Nick Cooper, founder and co-owner of Villa Plus – one of the UK’s largest Villa Holiday providers, said: “In the age of the internet millions of British holidaymakers happily book trips around the globe every year, but as with any other means of making a purchase there are occasions when things can go wrong.

“Booking holiday accommodation is no exception and it’s an area we’ve been working hard to help eradicate. As a rule of thumb, there are a few things you can do when booking online to help guarantee you’re getting the best deal without being stung by fake websites or bogus companies.”

How to avoid holiday booking scams:

1. ABTA or ATOL registered
“Look for the ATOL and ABTA logo and membership number. ATOL protects you from losing your money or being stranded abroad on a package holiday and ABTA members help holidaymakers get the most from their trip and assist when things don’t go according to plan.“

2. Be wary when paying by bank transfer
“Direct bank transfers are the chosen payment method for many fraudsters, once paid it’s notoriously difficult to enforce a refund so never pay for your holiday via bank transfer unless you’re certain of who you are paying and what it’s for.”

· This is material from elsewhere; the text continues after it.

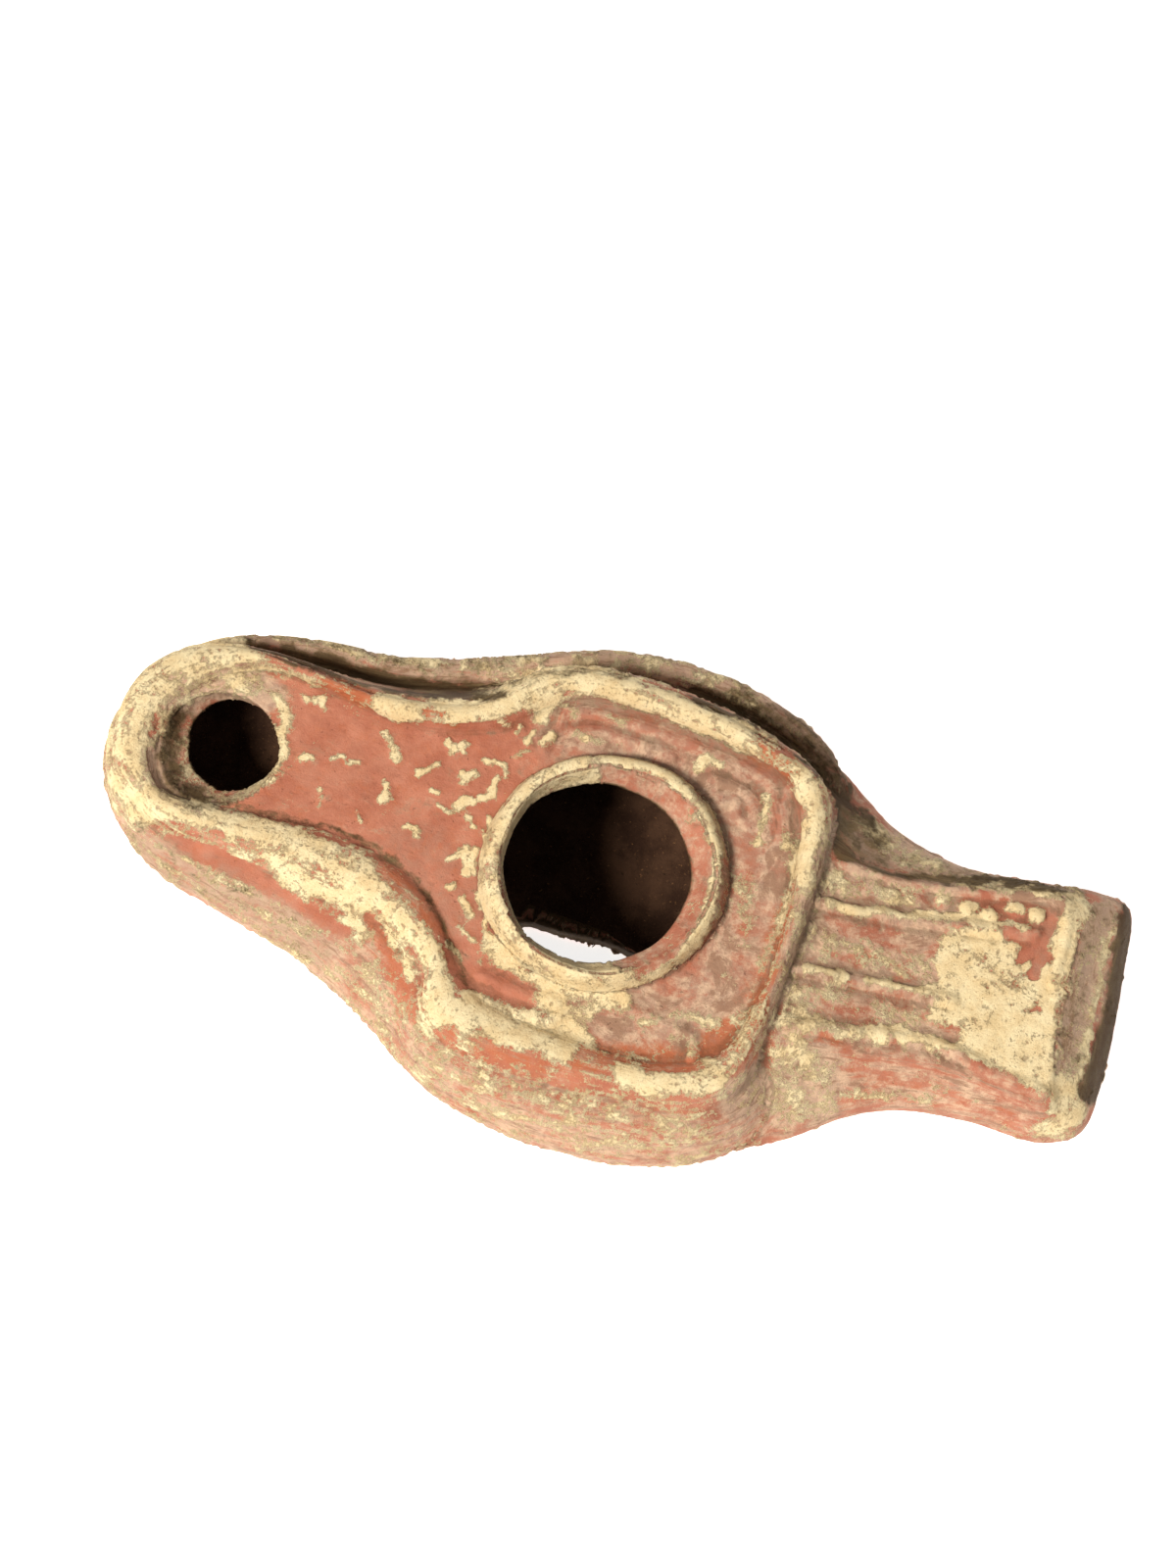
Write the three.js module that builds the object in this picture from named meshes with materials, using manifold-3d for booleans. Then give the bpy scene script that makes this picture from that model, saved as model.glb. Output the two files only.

3. Are all payments by credit card safe?
“Credit card payments are safer and some payments are protected under section 75 of the credit card act but it’s not applicable all of the time. Be wary if a company requests you to pay a third party and transfer the money later – this is a common trick used by bogus sites to get around credit card booking rules.”

4. Who are you actually paying?
“A fake website may have copied legitimate details of a company, so when you check out the address and company details, even ATOL or ABTA, it all looks correct. Watch out for scammers asking you to pay the owner directly into someone’s personal name – there’s nothing to say this person has anything to do with the official company.”

5. Research
“Has the website only been set up recently? Search the website on Who.is and look for the ‘registered on’ date. If it was registered a recently but claims to have been established for longer, it can be a major warning sign.”

6. They appear high up on Google so it must be ok
“Some bogus firms pay to appear at the top of Google and other search engines, so it doesn’t always indicate a trustworthy site. While the search engines try to remove these adverts, it can take time for scam adverts to be spotted.”

7. Check contact numbers
“Some fake websites don’t have phone numbers or only list mobile or non-traceable numbers like 0345, so you don’t see where they’re located. Ask for a local telephone number to speak to them on, fraudsters try to avoid giving out a telephone number linked to an address.”

8. Check their business address
“Often fake sites don’t have an address or the address they have given is false. If in doubt look at the address on Google Street View, can you see any sign for that company there? Can you contact another company or someone nearby who can confirm there is an office there and they are who they claim to be?”

9. Examine the site's image
“Fake sites usually steal photos and descriptions from genuine sites. Copy and paste an image into Google to see if they have been copied it from a legitimate brand. Some scammers will even ‘flip’ the image so it can’t be found on a search. Use the FlipAPicture website to ‘flip’ it horizontally and then search with it. If you find the same photos elsewhere it can ring alarm bells.”

10. The money back guarantee
“A promise is only as good as the company who makes it, if it’s a false company they’ll often say anything to get you to part with your cash.”

11. Check reviews, Facebook and Trip Advisor
“Customer reviews can be easily falsified on a website. Instead look at well-established sites like TrustPilot or Revoo and check the reviewers out if you’re suspicious. Have they only written one review or registered recently? Bogus companies might set-up fake accounts to post reviews from.”

12. Lowest prices – too much availability
“Is there lots of peak season availability? Are the prices much lower than you can find elsewhere? Check by asking for something virtually impossible – like a mid-week departure in peak season for a 17-night duration in a large villa. This would be very difficult to find and could be a sign of a fake site.”

13. Too good to be true
“The main thing to always bear in mind is, if it seems too good to be true, it usually is.”

Nick added: “This year alone, through our independent research we identified and have taken steps to help shut down 40 websites that were making false claims about holiday accommodation. Some are still active and bookers should be careful not to confuse them with genuine companies with similar names.”

What to do if you have been a victim of fraud

It’s important to report fraud so that the criminals can be stopped and that others don’t fall victim to the same crime. Report it to Action Fraud at actionfraud.police.uk or speak to a specialist adviser on 0300 123 2040. If you paid for the holiday using your credit card, report the fraud to your card issuer or you can call the independent charity Crimestoppers anonymously on 0800 555 111 or visit crimestoppers-uk.org.